The episode title may translate (properly) as ‘If You Want Peace, Prepare For War’ but it might as well be ‘If you want a mid-season finale, prepare for a frustratingly clumsy two-part story’. It’s over-ambitious in the number of cliff-hangers it tries to set up, careless in its characterisation of established characters and almost pathologically obsessed with focussing on the least interesting stories it has to tell. The performances continue to be great and the special effects (starship weaponry aside) and production values are first-rate but the writing on “Star Trek: Discovery” is turning out to be the series’ main problem. It’s torn between servicing its interesting characters with fascinating standalone stories and pandering to its profoundly uninteresting series arc of the Federation/ Klingon war. Lieutenant Ash Tyler is the crux of the problem.
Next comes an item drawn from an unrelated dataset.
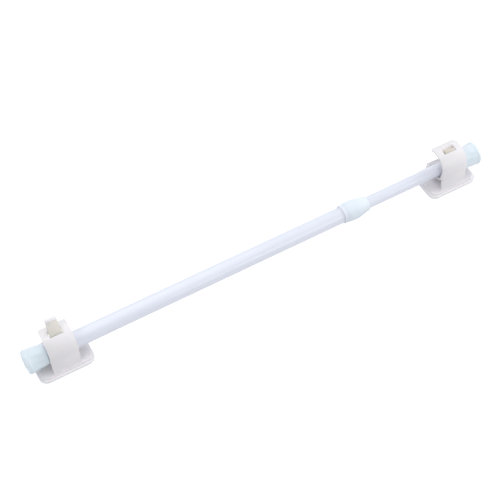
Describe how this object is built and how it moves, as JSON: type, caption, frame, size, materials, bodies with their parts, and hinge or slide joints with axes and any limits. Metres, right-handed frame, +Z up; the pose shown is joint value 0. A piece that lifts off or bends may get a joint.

Thanks to the inept pre-publicity, it’s all too obvious that he isn’t who he seems to be. Shazad Latif is a great actor and the idea of a Security Chief who is struggling with PTSD and bitterness at his treatment at the hands of the enemy is rich material for him to work with but “Discovery” isn’t interested in that, seeming to prefer the obvious ‘twist’ that he’s either Voq in disguise or some other spy. It’s bet so heavily on that that if it turns out Ash Tyler isn’t a spy, then he’s simply too bland and dull a character for this series (the invocation of ‘the needs of the many’ in this story is just awful); he belongs on “Star Trek: Enterprise”.

Offered up as part of his motivation for betrayal, Saru living in a constant state of fear is an interesting character revelation that feels like it’s been made a few episodes later than makes sense. Also, Saru’s actions on Pahva are pretty much on a par with anything Burnham did, yet I bet he won’t face any charges or penalties for jeopardising not only the mission but the entire war effort

I’m enjoying “Star Trek: Discovery” far more than I expected to. I love the characters and don’t really mind its fast and loose approach to canon and continuity but I’m finding it hard to trust the writers know what they’re doing and I don’t like the stories they’re telling. It’s a problem I also had with season three of “I, Zombie” wherein I still liked all the characters, I just didn’t care at all for the story they were in. It’s sometimes unfair to judge part one of a two-part story too harshly in case the second part addresses and retrospectively mitigates the problems problematic but I’ve near no faith left in this series’ writing and, after this muddled riff on “Errand Of Mercy”, it’s just as likely the next episode could be a reimagining of “Spock’s Brain” as it will be a satisfying and exciting mid-season finale. Prove me wrong, “Star Trek: Discovery”, prove me wrong.